HNA Group’s Dealings With U.S. Travel Startup to Be Probed

  • Travana’s former executives accused HNA of destroying finances
  • Investigation called a ‘hijacking’ to aid other lawsuits

The HNA logo is seen on a building in Beijing on February 18, 2016. Chinese conglomerate HNA will buy US technology distributor Ingram Micro for 6.0 billion USD, a statement said, the latest firm to snap up a foreign entity as part of Beijing's outward investment drive. AFP PHOTO / GREG BAKER / AFP / GREG BAKER (Photo credit should read GREG BAKER/AFP/Getty Images)

Photographer: Greg Baker/AFP via Getty Images

Chinese conglomerate HNA Group Co., already under scrutiny from local regulators, will also be probed as part of the U.S. bankruptcy of one of the companies it invested in.

HNA Group’s dealings with San Francisco-based travel agency Travana Inc. will be investigated under bankruptcy law, which gives creditors the right to depose witnesses and seek internal records. U.S. Bankruptcy Judge Hannah L. Blumenstiel approved the request in San Francisco court on Thursday over objections from the company’s board.
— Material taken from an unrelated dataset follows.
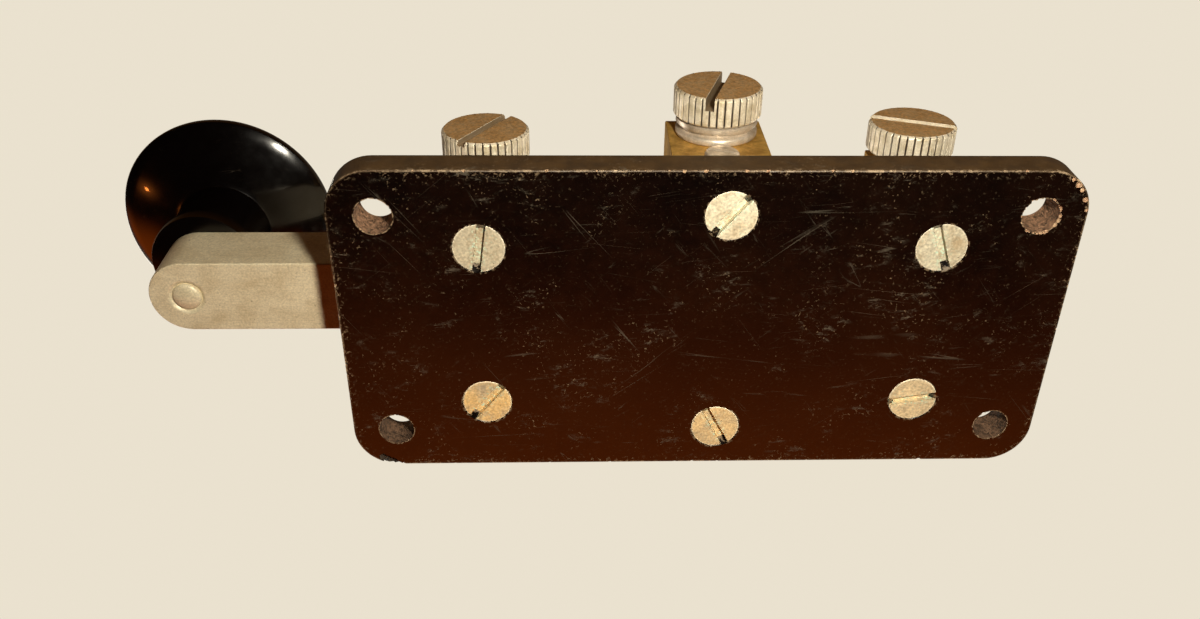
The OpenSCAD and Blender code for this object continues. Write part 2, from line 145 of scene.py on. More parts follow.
class KeySizes(bpy.types.PropertyGroup):
    """Sizes of what the dressed pieces add to the frame's boxes."""

    base_corner: size("Base corners", "Radius of the base plate's four corners", 7)
    base_edge: size("Base upper edge", "Rounding of the base plate's upper edge", 0.8)
    hole_d: size("Mounting holes", "Diameter of the four mounting holes", 5.8)
    hole_x: size("Hole spacing along", "Mounting holes, centre to centre along the key", 101.6)
    hole_y: size("Hole spacing across", "Mounting holes, centre to centre across the key", 39.2)
    edge_break: size("Edge break", "Bevel on the machined edges", 0.22)
    fine_break: size("Fine edge break", "Bevel on slots and teeth", 0.07)
    screw_d: size("Base screws", "Thread diameter of the base screws", 4)
    screw_slot: size("Base screw slots", "Width of the slots in the base screws", 1.3)
    screw_slot_depth: size("Base screw slot depth", "Depth of the slots in the base screws", 1.1)
    terminal_slot: size("Terminal slots", "Width of the slots in the terminal heads", 1.45)
    terminal_d: size("Terminal screws", "Thread diameter of the terminal screws", 4.7)
    terminal_head_l: size("Terminal heads", "Length of the knurled terminal heads", 4.9)
    terminal_teeth: repeats("Terminal teeth", "Teeth round a terminal head", 36, 12)
    adjuster_teeth: repeats("Adjuster teeth", "Teeth round an adjusting screw", 28, 12)
    crest: size("Crests", "How far the terminal heads' ribs stand out beyond the frame's heads", 0.2)
    knurl_depth: size("Knurl depth", "Depth of the straight teeth", 0.42)
    pitch: size("Thread pitch", "Pitch of the threads that show", 0.81)
    adjuster_d: size("Adjusting screws", "Thread diameter of the adjusting screws", 4.6)
    adjuster_head_l: size("Adjusting heads", "Length of the adjusting screws' heads", 4)
    adjuster_slot: size("Adjuster slots", "Width of the slots in the adjusting screws", 1.1)
    stud_recess: size("Stud recess", "Diameter of the recess round the stud's end", 5.9)
    foot_t: size("Bracket feet", "Thickness of the brackets' feet", 2.4)
    contact_post_t: size("Contact posts", "Thickness of the front and rear brackets' posts", 7.6)
    pivot_post_t: size("Pivot posts", "Thickness of the pivot bracket's posts", 7.2)
    far_post_h: size("Far post", "Height of the pivot bracket's far post", 15.4)
    wire_d: size("Spring wire", "Wire of the return spring", 0.7)
    spring_turns: repeats("Spring turns", "Turns of the return spring", 7, 3)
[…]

“We think this is a sideshow, a hijacking” of the bankruptcy, Daniel Lanigan, a lawyer for Travana’s board, said in the court hearing.

HNA, once an airline operator, has taken on billions of debt from China’s banks as it has made more than $40 billion of acquisitions over six continents, using billions in pledged shares as collateral. It has bought up large stakes in Hilton Worldwide Holdings Inc., Deutsche Bank AG, and most recently one of Brazil’s busiest airports.

Scrutiny In China

The relationship between HNA and Travana is already said to be under scrutiny from China’s banking regulator, as it tries to gauge how much risk the country’s banks face from lending funds to it and other top deal-makers. The European Central Bank is also said to be considering a review of HNA for its stake in Frankfurt-based Deutsche Bank.

Earlier Thursday, Bank of America Corp. was said to halt transactions with HNA amid concerns about the conglomerate’s debt levels and ownership structures.

A group of former Travana executives brought the probe request in bankruptcy court, saying the online travel agency may have significant claims against HNA, which holds 90 percent of its shares. They sought testimony and documents from Shi Lei, who they say was appointed to oversee HNA’s investment in Travana and named president, and has a close relationship with Adam Tan, HNA Group’s chief executive. They alleged that the HNA executive overseeing the company decided to stop Travana from marketing activity and deny it from seeking funding, and said they wanted more information.

“It was not an ordinary business closure. The insolvency of Travana was entirely within the control of HNA, and accordingly, designed and directed by HNA for the benefit of HNA,” Travana’s former executives said in court papers.

HNA’s board objected, saying a Chapter 7 trustee overseeing the bankruptcy should be the one seeking the information.

An HNA spokesman said on Friday that the claims by former Travana executives are “riddled with hyperbole.”

“Following a thorough investigation, the HNA Group board decided that Travana management was unable to deliver a viable sustainable business model and that closing down the company was the most responsible step. Naturally, Travana employees are disappointed – as is HNA – but the decision to close the company was made after careful consideration,” he said in an emailed statement.

Blumenstiel said she will review subpoenas to make sure they’re appropriately narrow, after saying some of the executives’ request contained “hyperbole.”

The case is In re Travana Inc., 17-30373, United States Bankruptcy Court, Northern District of California (San Francisco.)